Abraham's son was spared, but God's Son was not. "For God so loved, that he gave his only Son, that whoever believes in him should not perish but have eternal life" (John 3:16). Jesus is the provided lamb who took our place on the cross. When John the Baptist saw Jesus he declared, "Behold, the lamb of God, who takes away the sin of the world" (John 1:29).


Verses 7-9 foretell the unjust suffering of the Servant:
  • His trial. By oppression and judgment he was taken away (v. 8a; also v. 7).
  • His execution. And as for his generation, who considered that he was cut off out of the land of the living, stricken for the transgression of my people? (v. 8b). "And with him they crucified two robbers, one on his right and one on his life" (Mark 15:27).
  • His burial. And they made his grave with the wicked and with a rich man in his death (v. 9a). "When it was the evening, there came a rich man from Arimathea, named Joseph, who also was a disciple of Jesus. He went to Pilate and asked for the body of Jesus. Then Pilate ordered it to be given to him. And Joseph took the body and wrapped it in a clean linen shroud and laid it in his own new tomb, which he had cut in the rock. And he rolled a great stone to the entrance of the tomb and went away" (Matthew 27:57-60).
  • His innocence.

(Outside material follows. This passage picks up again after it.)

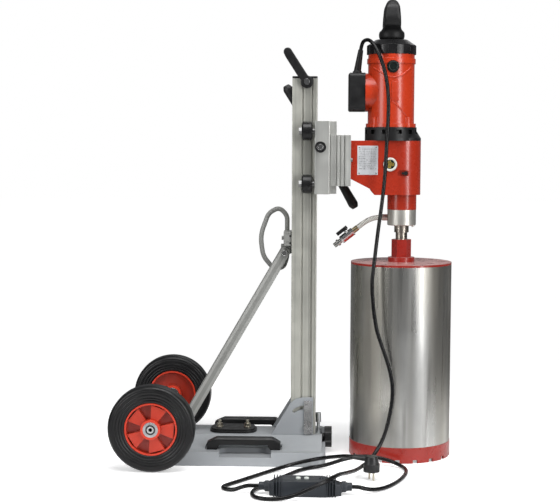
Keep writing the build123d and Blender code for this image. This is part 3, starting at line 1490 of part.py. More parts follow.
with BuildPart() as water_valve:
    # brass union on the swivel
    with BuildSketch(Plane.YZ.offset(SPINDLE_X - COLLAR_DIA / 2 + 10)):
        with Locations((0, 575.5)):
            Circle(5)
    extrude(amount=-12)
    with BuildSketch(Plane.YZ.offset(SPINDLE_X - COLLAR_DIA / 2 + 0.4)):
        with Locations((0, 575.5)):
            RegularPolygon(7.5, 6, major_radius=False)
    extrude(amount=188 - SPINDLE_X + COLLAR_DIA / 2 - 0.4)
    # brass ferrule on the hose, valve body, end nut and plug nipple
    with BuildSketch(along_valve(0)):
        Circle(7)
    extrude(amount=FERRULE_LENGTH)
    with BuildSketch(along_valve(FERRULE_LENGTH)):
        RegularPolygon(9, 8, major_radius=False)
    extrude(amount=VALVE_LENGTH)
    stem_foot = valve_start + valve_axis * (FERRULE_LENGTH + STEM_AT) + valve_up * 6
    with BuildSketch(plane_at(stem_foot, valve_up)):
        Circle(5)
    extrude(amount=7)
    with BuildSketch(along_valve(FERRULE_LENGTH + VALVE_LENGTH)):
        Circle(6)
    extrude(amount=NIPPLE_LENGTH)
    with BuildSketch(along_valve(FERRULE_LENGTH + VALVE_LENGTH + 7)):
        Circle(8.5)
    extrude(amount=5)
    with Locations(along_valve(FERRULE_LENGTH + VALVE_LENGTH + NIPPLE_LENGTH)):
        Hole(3.5, depth=16)
save(water_valve.part, "water_valve")

lever_foot = valve_start + valve_axis * (FERRULE_LENGTH + STEM_AT) + valve_up * 13.3

with BuildPart() as valve_lever:
    lever_plane = Plane(origin=lever_foot, x_dir=valve_axis, z_dir=valve_up)
    with BuildSketch(lever_plane):
        with Locations((7, 0)):
            SlotCenterToCenter(18, 13)
    extrude(amount=8)
    with BuildSketch(lever_plane.offset(-0.3)):
        Circle(4)
    extrude(amount=1)
save(valve_lever.part, "valve_lever")

# ---------------------------------------------------------------- cords, safety switch box and plug

box_mid = (sum(SAFETY_BOX_X) / 2, sum(SAFETY_BOX_Y) / 2)
gland_ends = (SAFETY_BOX_X[0] - GLAND_LENGTH, SAFETY_BOX_X[1] + GLAND_LENGTH)
BUTTON_DIA = 11
BUTTONS_X = (-4, 14)

with BuildPart() as safety_box:
    with BuildSketch(Plane.XY):
        with BuildLine():
            Polyline(
                (SAFETY_BOX_X[0], box_mid[1] - 17),
                (SAFETY_BOX_X[0] + 26, SAFETY_BOX_Y[0]),
                (SAFETY_BOX_X[1] - 34, SAFETY_BOX_Y[0]),
                (SAFETY_BOX_X[1], box_mid[1] - 15),
                (SAFETY_BOX_X[1], box_mid[1] + 15),
                (SAFETY_BOX_X[1] - 34, SAFETY_BOX_Y[1]),
                (SAFETY_BOX_X[0] + 26, SAFETY_BOX_Y[1]),
                (SAFETY_BOX_X[0], box_mid[1] + 17),
                close=True,
            )
        make_face()
    extrude(amount=SAFETY_BOX_HEIGHT)
    with BuildSketch(Plane.XZ.offset(-SAFETY_BOX_Y[1] - 10)):
        with BuildLine():
            Polyline(
                (SAFETY_BOX_X[0], 0),
                (SAFETY_BOX_X[0], 25),
                (SAFETY_BOX_X[0] + 26, SAFETY_BOX_HEIGHT),
                (SAFETY_BOX_X[1] - 40, SAFETY_BOX_HEIGHT),
                (SAFETY_BOX_X[1], 24),
                (SAFETY_BOX_X[1], 0),
                close=True,
            )
        make_face()
    extrude(amount=SAFETY_BOX_Y[1] - SAFETY_BOX_Y[0] + 20, mode=Mode.INTERSECT)
    for end, outward in ((SAFETY_BOX_X[0], -1), (SAFETY_BOX_X[1], 1)):
        with BuildSketch(Plane.YZ.offset(end)):
            with Locations((box_mid[1], GLAND_Z)):
                RegularPolygon(11, 6, major_radius=False)
        extrude(amount=outward * 10)
        with BuildSketch(Plane.YZ.offset(end + outward * 10)):
            with Locations((box_mid[1], GLAND_Z)):
                Circle(9)
        extrude(amount=outward * (GLAND_LENGTH - 10))
    with Locations(*[(x, box_mid[1], SAFETY_BOX_HEIGHT) for x in BUTTONS_X]):
        Hole(BUTTON_DIA / 2 + GAP, depth=6)
    with BuildSketch(Plane.XY.offset(SAFETY_BOX_HEIGHT)):
        with Locations((46, box_mid[1])):
            Circle(4)
    extrude(amount=4)
save(safety_box.part, "safety_box")

for x, name in zip(BUTTONS_X, ("test_button", "reset_button")):
    with BuildPart() as button:
        with BuildSketch(Plane.XY.offset(SAFETY_BOX_HEIGHT - 4)):
            with Locations((x, box_mid[1])):
                Circle(BUTTON_DIA / 2)
        extrude(amount=7)
        chamfer(button.faces().sort_by(Axis.Z)[-1].edges(), 1)
    save(button.part, name)

plug_mid = Vector(*PLUG_AT)
plug_base = PIN_LENGTH
CORD_IN = (117, -260, 48)  # where the supply cord enters the plug's relief
relief_end = Vector(141, -270.4, 48)

with BuildPart() as mains_plug:
    with BuildSketch(Plane.XY.offset(plug_base)):
        with Locations(PLUG_AT):
            Circle(PLUG_DIA / 2)
    extrude(amount=18)
    with BuildSketch(Plane.XY.offset(plug_base + 18)):
        with Locations(PLUG_AT):
            Circle(PLUG_DIA / 2 - 2)
    extrude(amount=17, taper=12)
    with BuildSketch(plane_at(CORD_IN, relief_end - Vector(*CORD_IN))):
        Circle(5.6)
    with BuildSketch(plane_at(relief_end + (relief_end - Vector(*CORD_IN)) * 0.3, relief_end - Vector(*CORD_IN))):
        Circle(7.5)
    loft()
    for turn in (63, 243):
        with BuildSketch(Plane.XY):
            with Locations(PLUG_AT):
                with Locations((9.5 * cos(radians(turn)), -9.5 * sin(radians(turn)))):
                    Circle(PIN_DIA / 2)
        extrude(amount=PIN_LENGTH)
save(mains_plug.part, "mains_plug")

# The motor's cord comes over from its strain relief, hangs down in front of the motor and the core bit,
# lies across the right end of the safety box, turns round its left end and comes back to its right gland.
motor_cord_points = [
    RELIEF_TIP,
    (134.3, -12.92, 988),
    (139.5, -22, 997.5),
    (151, -40, 998.5),
    (163, -55, 985),
    (175, -66, 961),
    (186, -72, 930),
    (194, -75, 893),
    (197.5, -76, 845),
    (195.5, -77, 788),
    (192.5, -79, 732),
    (189.5, -84, 670),
    (183, -92, 611),
    (175, -103, 556),
    (169.5, -119, 514),
    (164, -131.5, 468),
    (158.9, -135, 424),
    (163.4, -135.6, 378),
]
floor_cord_points = [
    (163.4, -135.6, 378),
    (167.8, -136.187, 333),
    (182.4, -138, 287),
    (198, -140, 245),
    (208, -142, 207),
    (210.8, -144.5, 172),
    (207, -148, 137),
    (199, -154, 98),
    (187, -164, 64),
    (172, -178, 41),
    (159, -197, 28),
    (145.5, -219, 21.5),
    (132, -246, 18.5),
    (120, -279, 20.5),
    (108, -317, 26.5),
    (97.5, -357, 34),
    (86.5, -393, 41),
    (71, -424, 41.5),
    (53, -443, 36),
    (34.5, -453, 29),
    (13, -460, 21),
    (-9, -465, 12),
    (-32, -468, 6.5),
    (-56, -471, 4.6),
    (-79, -468, 4.6),
    (-95, -455, 4.6),
    (-103, -433, 4.6),
    (-102, -405, 4.6),
    (-92, -378, 4.6),
    (-72, -341, 4.6),
    (-41, -281, 4.6),
    (-10, -222, 4.6),
    (16, -194, 5),
    (45, -182.5, 6.5),
    (73, -164, 10.5),
    (97, -147, 15),
    (124, -137, 18.5),
    (152, -134.5, 20.5),
    (181, -139, 18),
    (207, -147.5, 12.5),
    (226, -160, 7),
    (238, -181, 4.6),
    (241, -213, 4.6),
    (233, -258, 4.6),
    (216, -309, 4.6),
    (191, -357, 4.6),
    (165, -387, 6),
    (142, -402.5, 11),
    (126, -407, 17),
    (gland_ends[1], box_mid[1], GLAND_Z),
]
# The supply cord folds back behind its gland and rises over the motor's cord to the plug.
supply_cord_points = [
    (gland_ends[0], box_mid[1], GLAND_Z),
    (-100, -407, 17),
    (-112, -406.5, 17),
    (-127, -404.5, 12.5),
    (-142, -401, 6),
    (-156, -395.5, 4.6),
    (-167, -386, 4.6),
    (-169.5, -371, 4.6),
    (-159, -353, 4.6),
    (-138, -323, 4.6),
    (-109, -281, 4.6),
    (-74, -229, 4.6),
    (-40, -197, 8),
    (-8, -184.5, 14.5),
    (20, -184, 21),
    (46, -192.5, 28),
    (68, -212, 35.5),
    (88, -236, 43),
    (102, -253.5, 48),
    CORD_IN,
]
for name, points in (
    ("motor_cord", motor_cord_points),
    ("floor_cord", floor_cord_points),
    ("supply_cord", supply_cord_points),
):
    radii = cord_path(points)
    with BuildPart() as cord:
        with BuildLine():
            FilletPolyline(*points, radius=radii)
        with BuildSketch(plane_at(points[0], Vector(*points[1]) - Vector(*points[0]))):
            Circle(CORD_DIA / 2)
        sweep()
    save(cord.part, name)
    report_cord(name, radii, cord.part, CORD_DIA)
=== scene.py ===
# %% [markdown]
# # Core drill rig
# A wheeled stand carries a wet drill motor with a large core bit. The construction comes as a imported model: every
# metal and plastic part is already there at its real size. This lesson gives it its looks: soft moulded shapes,
# cords, small trim, and a finish for every surface. All places are in metres, with X towards the core bit, Y away
# from the camera and Z up. Sizes written in millimetres are multiplied by `MM`.

from math import atan2, cos, pi, radians, sin

import bpy
from mathutils import Matrix, Vector


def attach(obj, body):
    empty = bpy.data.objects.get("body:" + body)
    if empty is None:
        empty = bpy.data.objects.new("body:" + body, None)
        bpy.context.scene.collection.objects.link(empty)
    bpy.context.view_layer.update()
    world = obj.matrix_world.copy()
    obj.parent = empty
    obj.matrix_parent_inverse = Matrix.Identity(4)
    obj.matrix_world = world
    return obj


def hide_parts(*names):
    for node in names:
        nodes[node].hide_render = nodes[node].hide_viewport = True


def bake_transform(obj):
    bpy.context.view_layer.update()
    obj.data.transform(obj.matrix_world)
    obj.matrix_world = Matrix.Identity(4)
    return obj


MM = 0.001
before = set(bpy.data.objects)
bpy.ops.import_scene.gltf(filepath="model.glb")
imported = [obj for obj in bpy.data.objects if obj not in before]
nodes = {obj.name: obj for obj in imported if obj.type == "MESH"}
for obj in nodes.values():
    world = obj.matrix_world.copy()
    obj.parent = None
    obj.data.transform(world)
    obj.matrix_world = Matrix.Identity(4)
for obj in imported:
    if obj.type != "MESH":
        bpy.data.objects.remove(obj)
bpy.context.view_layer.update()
bpy.ops.object.select_all(action="DESELECT")
scene = bpy.context.scene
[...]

Although he had done no violence, and there was no deceit found in his mouth (v. 9b). He was innocent both in deed and in word. "He committed no sin, neither was deceit found in his mouth. When he was reviled, he did not revile in return; when he suffered, he did not threaten, but continued entrusting himself to him who judges justly" (1 Peter 2:22-23).

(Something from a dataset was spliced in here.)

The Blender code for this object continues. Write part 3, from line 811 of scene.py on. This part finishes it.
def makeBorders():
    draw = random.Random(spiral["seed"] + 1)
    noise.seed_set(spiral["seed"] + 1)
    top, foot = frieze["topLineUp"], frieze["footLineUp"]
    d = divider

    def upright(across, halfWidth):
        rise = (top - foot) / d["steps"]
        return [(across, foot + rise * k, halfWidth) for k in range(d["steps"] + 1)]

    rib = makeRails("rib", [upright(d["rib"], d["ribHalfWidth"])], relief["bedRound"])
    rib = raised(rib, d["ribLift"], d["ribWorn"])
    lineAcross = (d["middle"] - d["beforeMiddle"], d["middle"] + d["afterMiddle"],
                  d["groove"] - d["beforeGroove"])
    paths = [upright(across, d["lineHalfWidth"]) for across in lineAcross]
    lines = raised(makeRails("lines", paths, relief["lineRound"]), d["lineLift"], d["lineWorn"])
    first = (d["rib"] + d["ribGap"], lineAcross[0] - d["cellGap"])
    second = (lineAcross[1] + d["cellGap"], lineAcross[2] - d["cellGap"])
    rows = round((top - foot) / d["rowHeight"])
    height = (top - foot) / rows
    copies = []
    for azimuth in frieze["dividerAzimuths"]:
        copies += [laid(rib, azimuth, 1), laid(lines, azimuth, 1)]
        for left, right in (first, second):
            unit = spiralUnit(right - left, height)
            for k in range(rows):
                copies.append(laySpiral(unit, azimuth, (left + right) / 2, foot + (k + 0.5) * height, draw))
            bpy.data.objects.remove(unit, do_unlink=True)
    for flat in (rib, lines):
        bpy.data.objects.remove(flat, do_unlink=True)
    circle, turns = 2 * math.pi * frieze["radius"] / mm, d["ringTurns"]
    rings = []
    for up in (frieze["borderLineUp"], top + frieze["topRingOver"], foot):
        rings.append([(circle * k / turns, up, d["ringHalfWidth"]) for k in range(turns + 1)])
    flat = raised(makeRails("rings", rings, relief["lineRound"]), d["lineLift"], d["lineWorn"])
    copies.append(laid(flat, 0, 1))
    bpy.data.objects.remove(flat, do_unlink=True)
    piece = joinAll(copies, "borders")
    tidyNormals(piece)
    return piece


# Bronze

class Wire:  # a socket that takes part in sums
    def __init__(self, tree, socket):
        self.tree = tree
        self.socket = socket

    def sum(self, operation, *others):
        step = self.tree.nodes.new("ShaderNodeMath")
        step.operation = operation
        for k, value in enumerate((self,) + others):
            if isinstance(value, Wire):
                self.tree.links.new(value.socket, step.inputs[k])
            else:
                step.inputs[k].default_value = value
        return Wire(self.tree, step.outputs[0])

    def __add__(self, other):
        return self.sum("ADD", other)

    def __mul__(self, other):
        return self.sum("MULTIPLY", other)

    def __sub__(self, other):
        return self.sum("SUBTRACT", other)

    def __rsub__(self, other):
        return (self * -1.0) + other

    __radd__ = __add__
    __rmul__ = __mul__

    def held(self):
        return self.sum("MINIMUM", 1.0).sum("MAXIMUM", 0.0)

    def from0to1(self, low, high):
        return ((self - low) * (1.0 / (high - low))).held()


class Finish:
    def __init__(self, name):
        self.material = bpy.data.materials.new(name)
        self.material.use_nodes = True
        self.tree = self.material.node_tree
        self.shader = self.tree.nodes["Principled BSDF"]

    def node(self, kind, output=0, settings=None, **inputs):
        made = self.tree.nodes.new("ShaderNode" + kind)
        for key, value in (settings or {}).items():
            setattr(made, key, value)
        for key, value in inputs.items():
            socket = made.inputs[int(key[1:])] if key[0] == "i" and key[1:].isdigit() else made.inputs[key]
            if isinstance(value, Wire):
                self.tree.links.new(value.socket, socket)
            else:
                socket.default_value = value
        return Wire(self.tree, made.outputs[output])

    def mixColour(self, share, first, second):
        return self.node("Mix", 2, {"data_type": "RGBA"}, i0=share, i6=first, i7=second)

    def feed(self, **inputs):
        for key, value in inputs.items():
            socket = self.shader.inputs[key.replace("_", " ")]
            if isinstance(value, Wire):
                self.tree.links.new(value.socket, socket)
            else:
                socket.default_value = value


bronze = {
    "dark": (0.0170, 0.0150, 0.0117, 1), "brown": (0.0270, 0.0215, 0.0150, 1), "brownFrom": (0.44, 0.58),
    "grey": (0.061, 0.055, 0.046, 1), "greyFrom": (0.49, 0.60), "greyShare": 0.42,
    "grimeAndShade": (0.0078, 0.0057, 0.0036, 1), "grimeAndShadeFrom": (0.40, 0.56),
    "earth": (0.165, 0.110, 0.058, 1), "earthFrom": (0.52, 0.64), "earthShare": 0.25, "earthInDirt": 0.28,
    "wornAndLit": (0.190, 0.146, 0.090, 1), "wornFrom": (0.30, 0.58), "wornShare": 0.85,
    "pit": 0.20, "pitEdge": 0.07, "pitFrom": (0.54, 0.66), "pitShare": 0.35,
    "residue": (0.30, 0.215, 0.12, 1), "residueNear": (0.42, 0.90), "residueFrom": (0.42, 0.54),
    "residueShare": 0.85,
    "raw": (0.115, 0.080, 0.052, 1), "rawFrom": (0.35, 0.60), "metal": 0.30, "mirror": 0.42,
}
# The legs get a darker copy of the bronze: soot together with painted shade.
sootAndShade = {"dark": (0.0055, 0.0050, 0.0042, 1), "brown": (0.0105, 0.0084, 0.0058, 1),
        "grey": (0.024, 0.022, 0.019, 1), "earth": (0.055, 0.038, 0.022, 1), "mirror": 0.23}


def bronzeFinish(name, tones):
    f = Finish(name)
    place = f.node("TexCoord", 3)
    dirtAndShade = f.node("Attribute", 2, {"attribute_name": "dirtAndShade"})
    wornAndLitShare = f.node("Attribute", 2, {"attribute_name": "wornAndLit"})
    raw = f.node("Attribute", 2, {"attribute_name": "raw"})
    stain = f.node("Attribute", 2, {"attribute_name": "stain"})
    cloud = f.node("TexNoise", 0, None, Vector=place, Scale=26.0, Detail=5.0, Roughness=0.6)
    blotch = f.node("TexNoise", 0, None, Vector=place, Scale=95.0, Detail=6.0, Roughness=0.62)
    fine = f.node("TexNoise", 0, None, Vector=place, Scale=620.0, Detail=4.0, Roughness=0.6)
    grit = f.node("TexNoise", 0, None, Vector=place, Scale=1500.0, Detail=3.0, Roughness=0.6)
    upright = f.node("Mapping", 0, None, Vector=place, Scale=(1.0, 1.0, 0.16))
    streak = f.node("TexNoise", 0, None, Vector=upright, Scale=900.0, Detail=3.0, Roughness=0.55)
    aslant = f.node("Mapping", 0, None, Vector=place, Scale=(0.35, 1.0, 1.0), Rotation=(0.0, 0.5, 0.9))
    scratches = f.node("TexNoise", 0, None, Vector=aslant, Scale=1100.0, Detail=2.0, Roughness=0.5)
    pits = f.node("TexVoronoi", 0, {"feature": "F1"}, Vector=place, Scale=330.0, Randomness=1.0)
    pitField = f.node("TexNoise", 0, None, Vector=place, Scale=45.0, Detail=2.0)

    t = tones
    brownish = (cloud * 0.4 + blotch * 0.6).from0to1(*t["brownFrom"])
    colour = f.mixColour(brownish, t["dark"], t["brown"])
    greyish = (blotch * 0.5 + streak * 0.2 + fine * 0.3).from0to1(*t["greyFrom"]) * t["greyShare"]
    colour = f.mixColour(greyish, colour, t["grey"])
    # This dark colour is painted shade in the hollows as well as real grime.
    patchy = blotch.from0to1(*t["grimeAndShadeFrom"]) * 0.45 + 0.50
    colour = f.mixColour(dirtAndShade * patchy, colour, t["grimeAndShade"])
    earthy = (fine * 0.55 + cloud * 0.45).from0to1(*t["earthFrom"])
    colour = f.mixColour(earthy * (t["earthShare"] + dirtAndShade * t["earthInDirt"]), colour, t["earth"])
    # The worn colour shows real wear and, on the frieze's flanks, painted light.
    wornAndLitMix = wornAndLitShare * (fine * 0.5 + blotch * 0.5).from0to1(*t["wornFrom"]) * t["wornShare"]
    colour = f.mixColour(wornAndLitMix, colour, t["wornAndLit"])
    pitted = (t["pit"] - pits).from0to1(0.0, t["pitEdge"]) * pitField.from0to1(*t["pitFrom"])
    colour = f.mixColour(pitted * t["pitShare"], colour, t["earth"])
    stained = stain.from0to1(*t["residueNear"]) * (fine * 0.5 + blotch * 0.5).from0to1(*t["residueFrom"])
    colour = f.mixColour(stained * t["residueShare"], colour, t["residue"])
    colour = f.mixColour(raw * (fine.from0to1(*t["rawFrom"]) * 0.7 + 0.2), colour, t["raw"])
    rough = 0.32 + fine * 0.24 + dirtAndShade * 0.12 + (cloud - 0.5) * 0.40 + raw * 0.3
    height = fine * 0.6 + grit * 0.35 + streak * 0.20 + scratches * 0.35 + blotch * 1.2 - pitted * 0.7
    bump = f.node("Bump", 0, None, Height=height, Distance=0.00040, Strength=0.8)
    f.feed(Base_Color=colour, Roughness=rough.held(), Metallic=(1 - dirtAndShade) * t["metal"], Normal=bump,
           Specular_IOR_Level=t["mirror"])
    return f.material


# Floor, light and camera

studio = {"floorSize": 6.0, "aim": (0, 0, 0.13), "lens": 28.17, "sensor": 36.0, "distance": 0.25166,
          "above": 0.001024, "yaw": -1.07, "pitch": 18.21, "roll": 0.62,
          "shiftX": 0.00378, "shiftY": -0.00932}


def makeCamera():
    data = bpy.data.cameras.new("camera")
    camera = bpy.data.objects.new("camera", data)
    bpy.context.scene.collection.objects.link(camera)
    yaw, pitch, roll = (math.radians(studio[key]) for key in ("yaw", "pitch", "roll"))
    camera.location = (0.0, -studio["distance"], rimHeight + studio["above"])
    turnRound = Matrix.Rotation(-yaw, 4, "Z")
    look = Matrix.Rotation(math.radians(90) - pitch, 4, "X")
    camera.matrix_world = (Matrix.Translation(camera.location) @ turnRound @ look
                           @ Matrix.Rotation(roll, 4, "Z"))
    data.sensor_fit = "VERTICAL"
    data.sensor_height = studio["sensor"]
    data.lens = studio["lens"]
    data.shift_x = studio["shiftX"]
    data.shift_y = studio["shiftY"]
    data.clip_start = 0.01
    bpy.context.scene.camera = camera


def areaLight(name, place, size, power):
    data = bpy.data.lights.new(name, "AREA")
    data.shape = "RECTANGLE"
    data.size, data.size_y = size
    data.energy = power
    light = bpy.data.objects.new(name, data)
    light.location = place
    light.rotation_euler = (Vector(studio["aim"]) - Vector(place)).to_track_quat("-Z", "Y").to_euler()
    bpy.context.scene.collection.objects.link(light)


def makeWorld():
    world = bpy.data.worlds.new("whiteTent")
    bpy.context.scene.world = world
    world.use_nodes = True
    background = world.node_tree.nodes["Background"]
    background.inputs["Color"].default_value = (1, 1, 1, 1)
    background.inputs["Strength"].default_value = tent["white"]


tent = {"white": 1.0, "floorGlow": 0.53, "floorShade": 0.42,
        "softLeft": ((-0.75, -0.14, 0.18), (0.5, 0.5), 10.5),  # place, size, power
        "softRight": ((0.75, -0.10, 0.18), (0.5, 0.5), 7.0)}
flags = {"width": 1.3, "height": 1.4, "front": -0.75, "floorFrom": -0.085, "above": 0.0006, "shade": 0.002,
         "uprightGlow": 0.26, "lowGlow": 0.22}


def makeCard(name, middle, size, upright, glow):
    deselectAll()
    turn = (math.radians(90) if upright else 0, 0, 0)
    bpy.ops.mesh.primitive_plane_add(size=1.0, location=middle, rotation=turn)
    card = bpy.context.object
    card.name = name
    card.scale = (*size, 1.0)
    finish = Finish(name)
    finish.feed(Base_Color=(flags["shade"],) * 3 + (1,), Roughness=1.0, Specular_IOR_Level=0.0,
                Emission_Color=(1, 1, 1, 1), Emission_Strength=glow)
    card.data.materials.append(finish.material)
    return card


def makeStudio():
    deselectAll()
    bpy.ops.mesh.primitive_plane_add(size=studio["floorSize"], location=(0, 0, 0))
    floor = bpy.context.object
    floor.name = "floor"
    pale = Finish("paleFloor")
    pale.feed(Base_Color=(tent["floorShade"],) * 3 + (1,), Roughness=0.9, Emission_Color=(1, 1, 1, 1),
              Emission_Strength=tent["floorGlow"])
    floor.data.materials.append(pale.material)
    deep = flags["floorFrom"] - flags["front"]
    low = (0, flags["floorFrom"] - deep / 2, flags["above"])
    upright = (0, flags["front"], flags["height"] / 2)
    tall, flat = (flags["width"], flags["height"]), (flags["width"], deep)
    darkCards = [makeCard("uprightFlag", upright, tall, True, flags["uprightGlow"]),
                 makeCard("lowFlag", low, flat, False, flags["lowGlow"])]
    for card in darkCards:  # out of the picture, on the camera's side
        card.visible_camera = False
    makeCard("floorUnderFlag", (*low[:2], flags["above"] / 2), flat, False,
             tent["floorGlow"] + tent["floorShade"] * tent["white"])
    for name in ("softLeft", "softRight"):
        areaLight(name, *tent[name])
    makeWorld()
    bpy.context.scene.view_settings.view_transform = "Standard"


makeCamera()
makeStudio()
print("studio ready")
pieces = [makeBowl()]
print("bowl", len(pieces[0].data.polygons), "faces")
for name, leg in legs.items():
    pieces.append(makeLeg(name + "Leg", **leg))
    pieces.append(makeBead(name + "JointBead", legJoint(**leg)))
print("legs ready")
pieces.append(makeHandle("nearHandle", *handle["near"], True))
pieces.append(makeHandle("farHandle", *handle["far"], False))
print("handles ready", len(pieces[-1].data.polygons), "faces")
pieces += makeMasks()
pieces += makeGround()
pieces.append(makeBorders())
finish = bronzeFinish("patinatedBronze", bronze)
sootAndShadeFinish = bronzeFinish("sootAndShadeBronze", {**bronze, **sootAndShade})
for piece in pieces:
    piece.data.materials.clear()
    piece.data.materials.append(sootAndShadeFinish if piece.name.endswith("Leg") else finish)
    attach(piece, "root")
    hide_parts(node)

What is the true spirit of Christmas? The word "spirit" can mean "a special attitude or frame of mind." The apostle Paul encouraged the Philippians, "Your attitude should be the same as that of Christ Jesus" (Philippians 2:5 NIV). What is the "attitude" of Christ Jesus? "Though he was in the form of God, did not count equality with God a thing to be grasped, but made himself nothing, taking the form of a servant, being born in the likeness of men. And being found in human form, he humbled himself by becoming obedient to the point of death, even death on a cross" (vv. 6-8). Jesus allowed Himself to be led like a lamb to the slaughter so that He could die for our sins.

At the core of sinfulness is self-centeredness. We want to be praised and pleased. But Jesus was humiliated and crucified...willingly.

The true spirit of Christmas is humble self-sacrifice.